When the books were located, they were just where they were supposed to be, in the office of a person who wanted the books in the libraries but who also found herself facing a possibly awkward and unsought position. The District‘s existing procedure for addressing complaints from parents or students about any book in any school library was applied in anticipation of their being placed on high school library shelves, and when all was said and done, and all arguments that could be were anticipated, the books went into the libraries after a six month process.

Upon checking after the date given as the day of delivery of the books to the high school libraries, I found most high school librarians contacted had received the books with some already having placed them on the shelves. One newly built high school had the two books as some of the first to be placed on the new school library‘s shelves.
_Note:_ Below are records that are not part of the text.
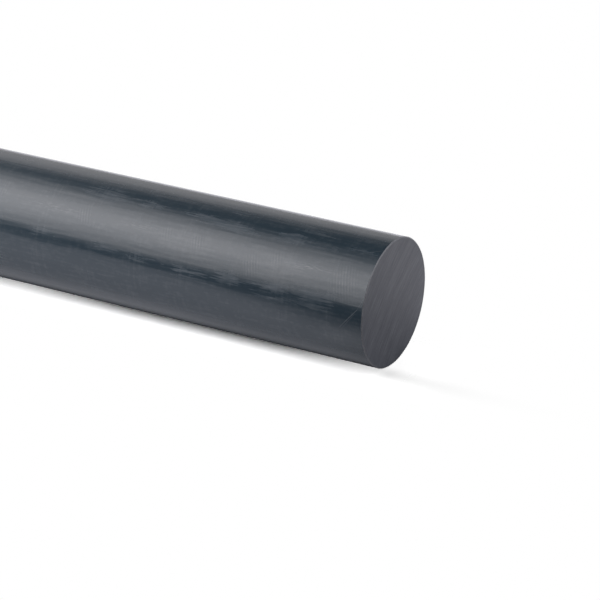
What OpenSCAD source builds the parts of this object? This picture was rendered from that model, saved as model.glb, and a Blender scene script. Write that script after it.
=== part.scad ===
// A length of solid round stock in dark nylon, lying on its side.
// It lies along X on the plane Z = 0, with the origin under the middle of its length.

/* [Rod] */
// Diameter of the rod
rod_d = 50; // [10:1:200]
// Length of the rod, from one sawn face to the other
rod_l = 500; // [100:10:3000]

/* [Ends] */
// Width of the edge that is broken round each sawn face
edge_break = 0.4; // [0.1:0.1:2]

/* [Hidden] */
$fn = 96;
nylon = [0.20, 0.22, 0.24];
rod_r = rod_d / 2;
face_r = rod_r - edge_break;

// Half of the rod's long section, with the rod's axis along Y and one sawn face at Y = 0.
// The corners between the faces and the round are broken at 45 degrees.
module long_section() {
    polygon([
        [0, 0],
        [face_r, 0],
        [rod_r, edge_break],
        [rod_r, rod_l - edge_break],
        [face_r, rod_l],
        [0, rod_l]
    ]);
}

// The whole rod as one turned solid, laid down so that its lowest line is on Z = 0.
module rod() {
    color(nylon)
        translate([-rod_l / 2, 0, rod_r])
            rotate([0, 90, 0])
                rotate_extrude()
                    long_section();
}

rod();
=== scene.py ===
import math

import bpy
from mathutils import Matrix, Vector


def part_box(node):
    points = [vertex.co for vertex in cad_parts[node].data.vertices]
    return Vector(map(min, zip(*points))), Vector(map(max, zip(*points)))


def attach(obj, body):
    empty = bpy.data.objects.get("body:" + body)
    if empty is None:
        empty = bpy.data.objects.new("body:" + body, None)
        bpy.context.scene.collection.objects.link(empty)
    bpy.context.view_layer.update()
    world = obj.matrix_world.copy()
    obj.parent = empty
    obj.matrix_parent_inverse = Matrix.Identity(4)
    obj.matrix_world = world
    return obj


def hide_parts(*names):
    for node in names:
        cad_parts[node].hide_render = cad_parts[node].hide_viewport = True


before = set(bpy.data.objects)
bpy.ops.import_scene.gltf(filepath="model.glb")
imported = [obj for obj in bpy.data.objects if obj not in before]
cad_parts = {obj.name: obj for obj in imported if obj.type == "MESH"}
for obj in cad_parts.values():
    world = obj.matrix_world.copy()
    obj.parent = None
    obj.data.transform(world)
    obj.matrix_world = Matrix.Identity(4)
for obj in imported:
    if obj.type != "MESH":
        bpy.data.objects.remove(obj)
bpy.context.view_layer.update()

MM = 0.001  # metres
ROD_LOW, ROD_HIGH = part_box("rod")
ROD_LENGTH = ROD_HIGH.x - ROD_LOW.x
ROD_DIAMETER = ROD_HIGH.z - ROD_LOW.z
ROD_RADIUS = ROD_DIAMETER / 2
NEAR_END = ROD_HIGH.x  # the sawn face that the camera sees
FAR_END = ROD_LOW.x

# Noise
NOISE_MIDDLE = 0.5  # of its levels
GRAIN = 0.6  # how much its finer levels count
FINE_DETAIL = 3.0

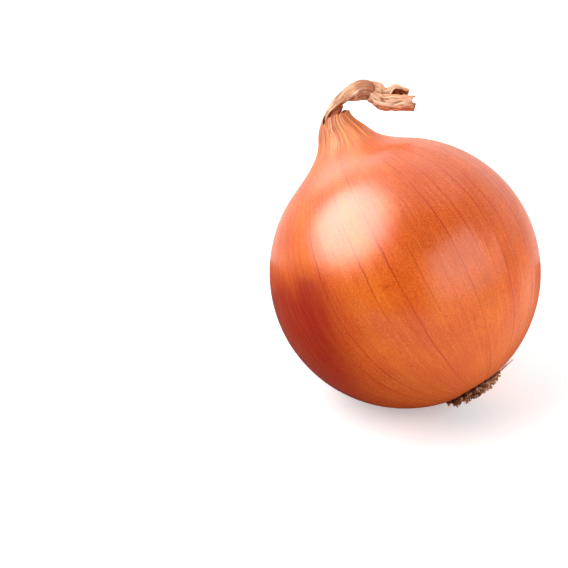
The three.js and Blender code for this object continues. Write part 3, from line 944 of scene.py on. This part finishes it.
def soft_light(name, shape, place, facing, size, radiance):
    data = bpy.data.lights.new(name, "AREA")
    data.shape = shape
    data.size = size[0]
    data.size_y = size[1]
    area = size[0] * size[1] * (math.pi / 4 if shape == "DISK" else 1)
    data.energy = radiance * math.pi * area
    light = bpy.data.objects.new(name, data)
    light.location = place
    light.rotation_euler = Vector(facing).to_track_quat("Z", "Y").to_euler()
    bpy.context.scene.collection.objects.link(light)
    return light


bulb_middle = Vector((0, 0, centre_height))


def round_light(name, side, distance, width, radiance):
    return soft_light(name, "DISK", bulb_middle + distance * side, side, (width, width), radiance)


# The steps of a shine lie one behind the other and add up. A key step has its width and its radiance, and a
# side step the height of its lower edge and its radiance.
shine_step = 0.01
key_side = Vector((-0.66, -0.09, 0.746))
key_shine_distance = 1.1
key_steps = [(0.8, 3.5), (1.15, 7.6), (1.5, 5.4), (1.85, 2.3)]
for step, (width, radiance) in enumerate(key_steps):
    distance = key_shine_distance + shine_step * step
    shine = round_light(f"key_shine_{step}", key_side, distance, width, radiance)
    shine.visible_diffuse = False
round_light("key_light", key_side, distance=1.2, width=1.5, radiance=3.05)

side_turn = math.radians(-32)
side_facing = Vector((math.cos(side_turn), math.sin(side_turn), 0))
side_distance = 1.1
side_middle = Vector((0, 0, 0.62))
side_size = (1.36, 1.06)
side_radiance = 2.9
side_place = side_distance * side_facing + side_middle
side_light = soft_light("side_light", "RECTANGLE", side_place, side_facing, side_size, side_radiance)
side_light.visible_glossy = False
side_shine_distance = 1.08
side_width = 1.32
side_top = 1.15
side_steps = [(0.02, 1.3), (0.12, 1.5), (0.24, 1.6), (0.38, 1.6)]
for step, (bottom, radiance) in enumerate(side_steps):
    middle = Vector((0, 0, (side_top + bottom) / 2))
    place = (side_shine_distance + shine_step * step) * side_facing + middle
    size = (side_width, side_top - bottom)
    shine = soft_light(f"side_shine_{step}", "RECTANGLE", place, side_facing, size, radiance)
    shine.visible_diffuse = False

neck_side = Vector((-0.4, 0.81, 0.42))
neck_shine = round_light("neck_shine", neck_side, distance=1.3, width=0.8, radiance=2.3)
neck_shine.visible_diffuse = False
top_side = Vector((0.05, 0.42, 0.9))
top_shine = round_light("top_shine", top_side, distance=1.3, width=1.7, radiance=1.3)
top_shine.visible_diffuse = False

# Camera. A long lens from the front, looking down on the bulb, aimed so that the bulb's middle falls where
# it does in the 568 by 568 pixel picture.
picture_width = 568
bulb_pixel = (404.13, 273.09)
lens = 150.31
sensor = 36.0
camera_distance = 0.7
camera_elevation = math.radians(30)
right = Vector((1, 0, 0))
up = Vector((0, math.sin(camera_elevation), math.cos(camera_elevation)))
back = Vector((0, -math.cos(camera_elevation), math.sin(camera_elevation)))
facing = Matrix((right, up, back)).transposed()
pixel_size = sensor / picture_width / lens
across = (bulb_pixel[0] - picture_width / 2) * pixel_size
down = (bulb_pixel[1] - picture_width / 2) * pixel_size
aim = Vector((0, 0, -1)).rotation_difference(Vector((across, -down, -1))).to_matrix()
camera_data = bpy.data.cameras.new("camera")
camera_data.lens = lens
camera_data.sensor_width = sensor
camera = bpy.data.objects.new("camera", camera_data)
camera.matrix_world = (facing @ aim.transposed()).to_4x4()
camera.location = bulb_middle + camera_distance * back
bpy.context.scene.collection.objects.link(camera)
bpy.context.scene.camera = camera
bpy.context.scene.view_settings.view_transform = "Standard"
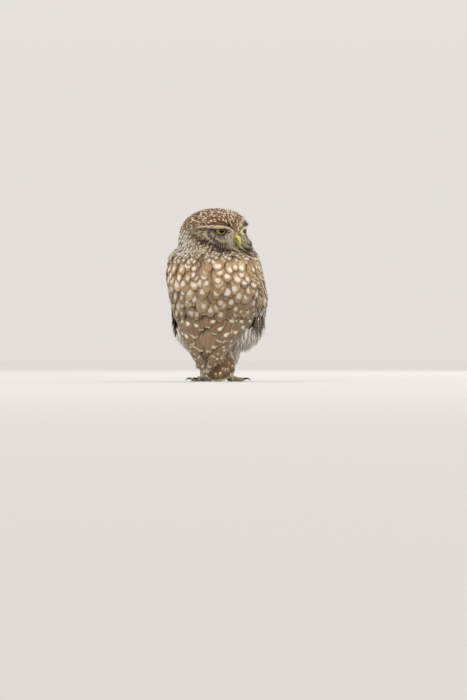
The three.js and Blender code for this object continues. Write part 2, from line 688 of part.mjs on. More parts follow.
for (const [label, side] of [["right", 1], ["left", -1]]) {
  owl.add(meshOf(`wing_${label}`, makeWing(side), flight));
  owl.add(meshOf(`eye_${label}`, solidOf(eyeBall(side, EYE.radius, 2.6)), iris));
  owl.add(meshOf(`thigh_${label}`, carve(solidOf(thighGeometry(side, 0)), [torsoCutter]), down));
  owl.add(meshOf(`shank_${label}`, carve(solidOf(shankGeometry(side, 0)), [thighCutters[side > 0 ? 0 : 1]]), down));
  owl.add(meshOf(`foot_${label}`, makeFoot(side), scale));
  for (const toe of TOES) owl.add(meshOf(`claw_${label}_${toe.name}`, makeClaw(side, toe), clawHorn));
}

export default owl;
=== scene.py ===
"""The looks of a little owl at life size: plumage, face, bill, legs, stage, light and camera.

Lengths are in millimetres until a mesh is written, +Z is up, and the breast faces -Y. Angles round the body are
in degrees: 0 is straight back, 90 is the bird's right side and 180 is its breast. A place on the coat is an
angle and a height, z. p is points, with x, y and z along the last axis. rng is a seeded source of draws.
"""

from __future__ import annotations

import logging
from dataclasses import dataclass, field, replace
from enum import Enum
from functools import partialmethod
from typing import Callable

import bmesh
import bpy
import numpy as np
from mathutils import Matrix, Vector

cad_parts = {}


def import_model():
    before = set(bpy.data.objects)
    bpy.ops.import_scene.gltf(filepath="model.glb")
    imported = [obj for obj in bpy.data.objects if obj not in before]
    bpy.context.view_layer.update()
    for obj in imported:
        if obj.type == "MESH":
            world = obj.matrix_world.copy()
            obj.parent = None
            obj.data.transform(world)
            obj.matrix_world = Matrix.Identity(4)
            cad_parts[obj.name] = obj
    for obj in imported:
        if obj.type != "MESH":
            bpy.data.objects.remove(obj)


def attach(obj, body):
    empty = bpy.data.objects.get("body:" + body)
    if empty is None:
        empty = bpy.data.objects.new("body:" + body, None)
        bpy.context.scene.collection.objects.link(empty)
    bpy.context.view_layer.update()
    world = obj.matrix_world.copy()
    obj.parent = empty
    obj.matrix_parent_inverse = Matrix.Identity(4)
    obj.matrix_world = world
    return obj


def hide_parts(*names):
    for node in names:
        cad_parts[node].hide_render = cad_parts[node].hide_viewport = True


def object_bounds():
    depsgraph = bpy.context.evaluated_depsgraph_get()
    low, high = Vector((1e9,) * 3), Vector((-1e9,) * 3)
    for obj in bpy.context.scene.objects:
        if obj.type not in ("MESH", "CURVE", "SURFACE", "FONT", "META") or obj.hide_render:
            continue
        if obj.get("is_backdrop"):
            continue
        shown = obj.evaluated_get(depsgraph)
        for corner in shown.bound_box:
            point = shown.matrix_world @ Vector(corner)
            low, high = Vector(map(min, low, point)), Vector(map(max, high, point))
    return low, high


log = logging.getLogger("little_owl")
Array = np.ndarray
Draws = np.random.Generator
Material = bpy.types.Material
Piece = bpy.types.Object
MM = 0.001
BODY = "root"
SEED = 20251
HALVINGS = 14
TOE_GAP = 0.02
FEATHER_GAP = 0.1


def ease(x: Array | float, low: float, high: float) -> Array:
    """A smooth step: 0 below low, 1 above high, 3t^2 - 2t^3 between."""
    t = np.clip((np.asarray(x, float) - low) / (high - low), 0.0, 1.0)
    return t * t * (3.0 - 2.0 * t)


def lerp(a: Array | float, b: Array | float, t: Array | float) -> Array:
    """The value a share t of the way from a to b."""
    return a + (b - a) * np.asarray(t, float)


def bump(x: Array | float, width: float) -> Array:
    """A bell of height 1 and the given half width."""
    return np.exp(-((np.asarray(x, float) / width) ** 2))


def bulge(x: Array, half: Array, shape: Array) -> Array:
    """A superellipse's height, 1 in the middle and 0 at a distance half."""
    return np.maximum(0.0, 1.0 - np.abs(x / half) ** shape) ** (1.0 / shape)


def unit(v: Array) -> Array:
    """The vectors scaled to length 1."""
    return v / np.maximum(np.linalg.norm(v, axis=-1, keepdims=True), 1e-9)


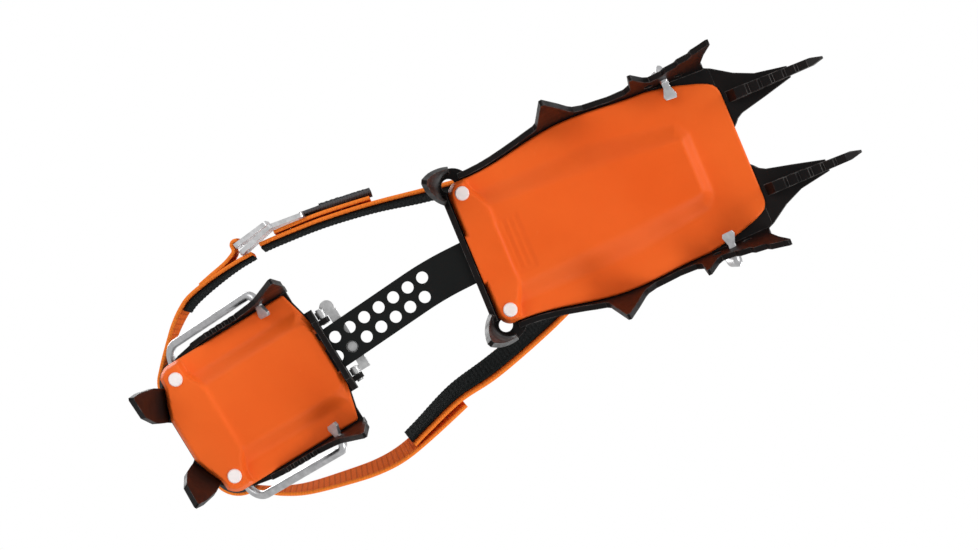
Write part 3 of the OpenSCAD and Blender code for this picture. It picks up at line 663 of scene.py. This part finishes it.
def stitches(name, tape, spots, out, slot, length=2.1, radius=0.42):
    """Raised thread stitches: spots are (arc length, across, turn in degrees)."""
    rings, sides = 5, 6
    vertices, faces = [], []
    for s, a, turn in spots:
        at, heading, up, side = tape.at(s, a, out)
        t = math.radians(turn)
        along = heading * math.cos(t) + up * math.sin(t)
        other = up * math.cos(t) - heading * math.sin(t)
        base = len(vertices)
        for i in range(rings):
            x = -1 + 2 * i / (rings - 1)
            r = radius * math.sqrt(max(0.05, 1 - x * x))
            for k in range(sides):
                q = 2 * math.pi * k / sides
                point = at + along * x * length / 2 + other * r * math.cos(q) + side * 0.7 * r * math.sin(q)
                vertices.append(point * MM)
        for i in range(rings - 1):
            for k in range(sides):
                n = (k + 1) % sides
                faces.append((base + i * sides + k, base + i * sides + n, base + (i + 1) * sides + n,
                              base + (i + 1) * sides + k))
        faces.append(tuple(base + k for k in reversed(range(sides))))
        faces.append(tuple(base + (rings - 1) * sides + k for k in range(sides)))
    return new_object(name, vertices, faces, slot)


def join(target, *others):
    """Joins the others' meshes into target."""
    bpy.ops.object.select_all(action="DESELECT")
    for o in (target, *others):
        o.select_set(True)
    bpy.context.view_layer.objects.active = target
    bpy.ops.object.join()
    return target


def box_tack(s0, s1, half):
    """Stitch spots of a sewn box with a cross in it."""
    spots = []
    for s in np.arange(s0, s1, STITCH_PITCH):
        spots += [(s, half, 0), (s, -half, 0)]
    for a in np.arange(-half, half + 0.1, STITCH_PITCH):
        spots += [(s0 - 1, a, 90), (s1, a, 90)]
    slant = math.degrees(math.atan2(2 * half, s1 - s0))
    steps = max(2, int(math.hypot(2 * half, s1 - s0) / STITCH_PITCH))
    for k in range(1, steps):
        t = k / steps
        s = s0 + t * (s1 - s0)
        spots += [(s, -half + 2 * half * t, slant), (s, half - 2 * half * t, -slant)]
    return spots


def strap_mesh(name, tape):
    relief = selvedge(STRAP_W, STRAP_CHANNEL, STRAP_RIB)
    return tape_mesh(name, tape, STRAP_W, STRAP_T, "orange_webbing", relief=relief)


def lining_mesh(name, curve):
    relief = ribbed(LINING_RIB, LINING_RIB_H)
    return tape_mesh(name, Tape(curve, LINING_STEP), LINING_W, LINING_T, "black_webbing",
                     STRAP_T / 2 + LINING_IN, relief, 6)


def add_tack(strap, tape, start, end):
    """Sews a box between two distances from the tape's far end."""
    spots = box_tack(tape.length - start, tape.length - end, TACK_HALF_W)
    join(strap, stitches("tack", tape, spots, THREAD_OUT, "orange_webbing"))


def build_front_strap():
    """From the buckle over the toe cradle to the sewn joint. Returns the strap, its lining and its tape."""
    tape = Tape(smooth_route(FRONT_ROUTE), STRAP_STEP)
    strap = strap_mesh("ankle_strap_front", tape)
    add_tack(strap, tape, start=16, end=3)
    lining = lining_mesh("ankle_strap_front_lining", smooth_route(FRONT_ROUTE))
    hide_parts("strap_front")
    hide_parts("strap_front_lining")
    for piece in (strap, lining):
        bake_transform(piece)
    return strap, lining, tape


def build_tail():
    """The strap's free end, beside the buckle."""
    tail = strap_mesh("ankle_strap_tail", Tape(smooth_route(TAIL_ROUTE), STRAP_STEP))
    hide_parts("strap_tail")
    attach(tail, "front_section")
    return tail


def build_medial_strap():
    """From the sewn joint to the heel cradle's inner rivet."""
    curve = list(smooth_route(MEDIAL_ROUTE)) + cradle_corner(-1, 86, 0) + cradle_end(-1)
    tape = Tape(curve, STRAP_STEP)
    medial = strap_mesh("ankle_strap_medial", tape)
    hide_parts("strap_medial", "strap_anchors")
    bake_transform(medial)


def build_lateral_strap():
    """From the heel cradle's outer rivet to the buckle, with its lining. Returns both."""
    route = smooth_route(LATERAL_ROUTE)
    tape = Tape(cradle_end(1) + cradle_corner(1, 0, 45) + list(route)[1:], STRAP_STEP)
    lateral = strap_mesh("ankle_strap_lateral", tape)
    add_tack(lateral, tape, start=37, end=25)
    lining = lining_mesh("ankle_strap_lateral_lining", route[SIDE_LINING_FROM * PER_SEGMENT:])
    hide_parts("strap_lateral")
    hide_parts("strap_lateral_lining")
    for piece in (lateral, lining):
        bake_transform(piece)
    return lateral, lining


def build_buckle_branch():
    """The short branch that wraps the outer ring's rear bar."""
    loop = strap_mesh("buckle_branch", Tape(smooth_route(LOOP_ROUTE), STRAP_STEP))
    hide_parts("buckle_loop")
    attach(loop, "heel_section")
    return loop


def build_webbing():
    strap, lining, front = build_front_strap()
    tail = build_tail()
    build_medial_strap()
    lateral, side_lining = build_lateral_strap()
    loop = build_buckle_branch()


def build_pull_tab():
    """Folded tape grip, thinner by the ring and thicker beyond, with four stitch rows and a sewn box."""
    tape = Tape(smooth_route(TAB_ROUTE), TAB_STEP)
    grip_from, grip_to, ridge_pitch, thread_pitch = 9, tape.length - 3, 2.4, 2.9

    def swell(s, a, face):
        fold = 0.45 * ease((s - grip_from) / 4) - 0.35 * ease((7 - s) / 5)
        ridge = 0.22 * abs(math.sin(math.pi * s / ridge_pitch)) * (grip_from < s < grip_to)
        return float(fold + ridge)

    tab = tape_mesh("buckle_pull_tab", tape, TAB_W, TAB_T, "grey_webbing", relief=swell, across=8)
    rows = [(s, a, 0) for a in (-4, -1.4, 1.4, 4) for s in np.arange(12, grip_to, thread_pitch)]
    thread = stitches("tab_thread", tape, rows + box_tack(11, 19, 5.2), -1.75, "grey_webbing", 1.9, 0.4)
    join(tab, thread)
    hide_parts("pull_tab")
    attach(tab, "buckle")


add_camera()
add_world()
add_floor()
scene.view_settings.view_transform = "Standard"
add_light("key", (-0.95, 0.45, -0.85), (0, -0.06, 0), 0.8, 7.0)
add_light("toe", (0.15, 1.25, -0.28), (0, 0, -0.005), 0.5, 6.5)
add_light("fill", (0.9, -0.7, -1.0), (0, -0.08, 0), 1.0, 6.0)
add_light("above", (0.7, -0.5, 1.4), (0, -0.08, 0), 1.0, 9.0)
add_light("above_left", (-0.9, 0.6, 1.1), (0, -0.08, 0), 0.8, 5.0)
finish_frame()
moulded_plate("front_snow_plate", "front_antisnow_plate", FRONT_PLATE, UNTURNED, "front_section")
moulded_plate("heel_snow_plate", "heel_antisnow_plate", HEEL_PLATE, HEEL_PLACE, "heel_section")
build_webbing()
build_pull_tab()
As with the Gay History Month displays and other materials that had found less support in the past, these books did not bring down any storms of fire and brimstone, and if they were responsible for the loss of souls or any other demonic mayhem, no one has yet mentioned it.

It is now twenty years since we gave the books and many people made donations toward their purchase. One person, Jim Prock, who swore me to keep his secret, bought the lion’s share of the books when he inquired and found out there were still some books needing purchase and made it happen. The main detail is that he did not wait to see how things were and then stepping in to make it finally happen, but inquired almost immediately and made it happen within hours.

One “little guy” who took a major action, not for praise, but for the benefit of others. Some Kid read one of those books and has no idea a quiet man made the difference.